Here is how you can use std::next_permutation to generate all permutations of a string:

#include <iostream>
#include <string>
#include <algorithm>
int main() {
std::string str = "abc";
// Sort the string in lexicographically ascending order
std::sort(str.begin(), str.end());
// Generate all permutations
do {
std::cout << str << std::endl;
} while(std::next_permutation(str.begin(), str.end()));
return 0;
}

Output

Time Complexity: The time complexity is O(n!), where n is the size of the string. This is because there are n! Permutations of a string of length n, and each call to std::next_permutation takes O(n) time.

Space Complexity: The space complexity is O(1) because this method generates each permutation in place without using any additional space. The only space used is the input string itself.

The number of permutations of a string is always equal to the factorial of the length of the string. For example : string HELLO of length 5 has 5! permutations i.e. 120 permutations in total

How do I print all combinations of a string?

We can count the occurrences of all the characters in the string using a map, then using recursion, all the possible combinations can be printed. And lastly, storing the elements and their counts in two different arrays.

Which algorithm is best for permutation?

The best algorithm for generating permutations depends on the context.

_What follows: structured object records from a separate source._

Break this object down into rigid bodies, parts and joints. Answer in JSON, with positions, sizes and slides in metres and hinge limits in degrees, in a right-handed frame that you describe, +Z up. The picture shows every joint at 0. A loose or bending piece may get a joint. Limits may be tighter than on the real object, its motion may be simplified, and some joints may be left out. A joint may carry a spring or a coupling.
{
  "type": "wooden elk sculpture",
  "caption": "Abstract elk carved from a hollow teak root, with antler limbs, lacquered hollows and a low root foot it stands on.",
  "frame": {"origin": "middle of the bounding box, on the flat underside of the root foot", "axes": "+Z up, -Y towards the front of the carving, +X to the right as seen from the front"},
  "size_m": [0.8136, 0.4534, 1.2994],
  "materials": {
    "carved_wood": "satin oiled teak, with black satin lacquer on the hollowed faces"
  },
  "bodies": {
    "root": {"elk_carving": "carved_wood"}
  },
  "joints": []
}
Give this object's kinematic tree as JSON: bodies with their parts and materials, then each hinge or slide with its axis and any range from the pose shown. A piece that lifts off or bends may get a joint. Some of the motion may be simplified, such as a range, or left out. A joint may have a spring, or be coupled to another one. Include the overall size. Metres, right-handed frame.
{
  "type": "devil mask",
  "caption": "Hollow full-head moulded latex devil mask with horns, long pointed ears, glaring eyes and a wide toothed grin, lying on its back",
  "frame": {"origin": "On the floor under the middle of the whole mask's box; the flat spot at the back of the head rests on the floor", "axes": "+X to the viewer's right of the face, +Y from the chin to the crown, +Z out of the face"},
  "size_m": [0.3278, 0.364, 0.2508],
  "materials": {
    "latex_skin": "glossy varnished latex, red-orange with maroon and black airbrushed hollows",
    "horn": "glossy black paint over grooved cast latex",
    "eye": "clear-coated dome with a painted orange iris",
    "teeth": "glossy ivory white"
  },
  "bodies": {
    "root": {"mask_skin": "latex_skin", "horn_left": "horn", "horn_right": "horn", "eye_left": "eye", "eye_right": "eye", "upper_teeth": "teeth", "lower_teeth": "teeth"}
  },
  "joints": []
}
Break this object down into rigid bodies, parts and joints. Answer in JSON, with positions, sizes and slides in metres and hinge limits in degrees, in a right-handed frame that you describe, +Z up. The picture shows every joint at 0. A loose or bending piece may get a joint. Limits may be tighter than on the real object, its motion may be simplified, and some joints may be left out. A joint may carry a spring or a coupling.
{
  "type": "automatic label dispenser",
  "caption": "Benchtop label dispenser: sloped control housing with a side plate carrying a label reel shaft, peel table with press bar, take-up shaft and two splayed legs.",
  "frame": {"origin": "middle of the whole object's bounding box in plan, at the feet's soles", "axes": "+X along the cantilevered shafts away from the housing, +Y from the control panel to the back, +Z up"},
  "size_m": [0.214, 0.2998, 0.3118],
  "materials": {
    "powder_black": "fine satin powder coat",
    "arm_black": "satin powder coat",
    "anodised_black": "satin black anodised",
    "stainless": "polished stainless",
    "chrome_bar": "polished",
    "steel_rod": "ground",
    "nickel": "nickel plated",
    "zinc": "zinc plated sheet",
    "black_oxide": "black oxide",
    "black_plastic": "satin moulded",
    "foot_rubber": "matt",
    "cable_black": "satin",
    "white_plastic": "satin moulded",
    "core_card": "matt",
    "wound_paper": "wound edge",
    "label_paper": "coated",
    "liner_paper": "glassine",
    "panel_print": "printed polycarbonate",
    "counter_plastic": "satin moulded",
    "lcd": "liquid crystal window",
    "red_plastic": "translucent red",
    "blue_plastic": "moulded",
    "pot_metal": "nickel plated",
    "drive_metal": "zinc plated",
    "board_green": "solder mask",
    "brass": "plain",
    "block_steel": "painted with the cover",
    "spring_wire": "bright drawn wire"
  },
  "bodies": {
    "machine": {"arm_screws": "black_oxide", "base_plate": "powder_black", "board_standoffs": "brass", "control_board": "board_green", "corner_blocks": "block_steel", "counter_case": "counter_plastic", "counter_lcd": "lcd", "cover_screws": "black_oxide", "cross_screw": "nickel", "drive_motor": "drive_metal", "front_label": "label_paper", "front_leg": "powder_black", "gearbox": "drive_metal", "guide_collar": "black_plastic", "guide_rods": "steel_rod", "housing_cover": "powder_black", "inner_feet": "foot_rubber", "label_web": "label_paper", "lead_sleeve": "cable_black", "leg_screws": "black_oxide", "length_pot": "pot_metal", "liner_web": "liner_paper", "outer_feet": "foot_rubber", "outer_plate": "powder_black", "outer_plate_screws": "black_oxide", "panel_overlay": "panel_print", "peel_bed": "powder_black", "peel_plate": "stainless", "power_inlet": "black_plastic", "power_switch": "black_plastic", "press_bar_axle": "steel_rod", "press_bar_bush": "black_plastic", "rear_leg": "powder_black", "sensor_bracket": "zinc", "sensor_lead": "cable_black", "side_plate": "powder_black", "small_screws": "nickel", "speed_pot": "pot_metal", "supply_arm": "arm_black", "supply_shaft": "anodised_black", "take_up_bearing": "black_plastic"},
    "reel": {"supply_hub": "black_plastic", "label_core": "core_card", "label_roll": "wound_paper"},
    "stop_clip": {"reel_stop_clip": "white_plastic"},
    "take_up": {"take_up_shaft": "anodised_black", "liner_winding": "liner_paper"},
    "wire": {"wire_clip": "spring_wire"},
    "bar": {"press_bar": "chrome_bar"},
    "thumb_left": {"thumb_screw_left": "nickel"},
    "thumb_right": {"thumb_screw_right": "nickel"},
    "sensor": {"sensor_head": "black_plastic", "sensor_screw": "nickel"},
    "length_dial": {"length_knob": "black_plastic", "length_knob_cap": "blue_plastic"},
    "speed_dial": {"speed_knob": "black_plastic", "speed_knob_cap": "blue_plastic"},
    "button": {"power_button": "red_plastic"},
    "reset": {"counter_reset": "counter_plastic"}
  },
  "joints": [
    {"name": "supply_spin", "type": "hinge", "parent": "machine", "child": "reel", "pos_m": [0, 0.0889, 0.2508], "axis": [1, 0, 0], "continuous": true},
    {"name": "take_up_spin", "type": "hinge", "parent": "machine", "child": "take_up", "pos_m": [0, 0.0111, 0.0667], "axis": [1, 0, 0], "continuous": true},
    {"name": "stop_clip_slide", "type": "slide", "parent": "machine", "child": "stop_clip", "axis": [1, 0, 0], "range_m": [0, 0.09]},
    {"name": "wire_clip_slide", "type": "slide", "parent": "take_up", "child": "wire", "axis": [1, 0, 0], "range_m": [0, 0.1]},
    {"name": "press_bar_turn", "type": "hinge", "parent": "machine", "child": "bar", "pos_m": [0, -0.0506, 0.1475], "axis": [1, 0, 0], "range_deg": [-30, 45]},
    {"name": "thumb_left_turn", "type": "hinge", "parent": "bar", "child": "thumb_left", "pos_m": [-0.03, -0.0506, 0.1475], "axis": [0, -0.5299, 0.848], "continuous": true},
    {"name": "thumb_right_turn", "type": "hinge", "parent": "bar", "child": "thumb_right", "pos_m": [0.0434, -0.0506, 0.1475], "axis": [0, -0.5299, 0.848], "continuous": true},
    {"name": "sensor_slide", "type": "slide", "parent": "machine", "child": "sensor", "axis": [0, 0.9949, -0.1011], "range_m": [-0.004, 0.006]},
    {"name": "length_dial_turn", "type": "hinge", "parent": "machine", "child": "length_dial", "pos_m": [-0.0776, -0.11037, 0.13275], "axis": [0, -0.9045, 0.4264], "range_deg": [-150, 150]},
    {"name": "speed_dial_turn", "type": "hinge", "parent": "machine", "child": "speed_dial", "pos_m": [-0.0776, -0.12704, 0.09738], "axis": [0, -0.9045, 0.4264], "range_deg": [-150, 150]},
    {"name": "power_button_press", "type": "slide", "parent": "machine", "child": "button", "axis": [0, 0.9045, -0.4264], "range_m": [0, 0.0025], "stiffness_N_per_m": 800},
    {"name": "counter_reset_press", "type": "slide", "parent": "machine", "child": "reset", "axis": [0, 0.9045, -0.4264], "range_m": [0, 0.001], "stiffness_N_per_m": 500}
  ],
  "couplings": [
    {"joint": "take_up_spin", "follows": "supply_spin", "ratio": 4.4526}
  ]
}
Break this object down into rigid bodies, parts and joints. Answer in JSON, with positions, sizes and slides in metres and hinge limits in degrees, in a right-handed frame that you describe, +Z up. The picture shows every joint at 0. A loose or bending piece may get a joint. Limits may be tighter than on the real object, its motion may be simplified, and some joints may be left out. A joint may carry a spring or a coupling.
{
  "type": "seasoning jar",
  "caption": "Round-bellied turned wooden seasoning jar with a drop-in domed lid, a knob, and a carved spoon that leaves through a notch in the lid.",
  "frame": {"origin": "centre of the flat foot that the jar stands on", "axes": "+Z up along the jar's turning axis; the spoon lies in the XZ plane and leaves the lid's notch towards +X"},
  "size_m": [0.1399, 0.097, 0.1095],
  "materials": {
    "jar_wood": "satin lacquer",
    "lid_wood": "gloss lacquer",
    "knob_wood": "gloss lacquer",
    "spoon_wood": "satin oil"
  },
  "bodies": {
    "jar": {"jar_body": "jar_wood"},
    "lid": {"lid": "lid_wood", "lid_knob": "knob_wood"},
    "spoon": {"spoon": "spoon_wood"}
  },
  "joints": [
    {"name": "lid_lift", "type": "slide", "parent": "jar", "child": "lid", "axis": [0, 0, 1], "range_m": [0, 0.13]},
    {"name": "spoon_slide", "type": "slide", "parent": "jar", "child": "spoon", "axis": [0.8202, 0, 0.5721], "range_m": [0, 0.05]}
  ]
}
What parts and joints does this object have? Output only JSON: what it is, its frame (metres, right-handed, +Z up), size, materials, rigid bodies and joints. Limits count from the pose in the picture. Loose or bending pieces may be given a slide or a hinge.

The `itertools.permutations()` method in Python or `std::next_permutation` in C++ STL is usually more efficient and easier to use due to their ability to generate permutations one at a time, reducing memory usage.

What is the formula for permutations of a string?

The formula for permutations of a string of 'n' distinct characters is 'n!,' where 'n' represents the number of characters, and '!' denotes the factorial of 'n.'

Conclusion

The string modification includes a wide variety of problems. This article explained one of those problems, finding all the permutations in a string. Basic knowledge of the C++ standard template library and strings is required.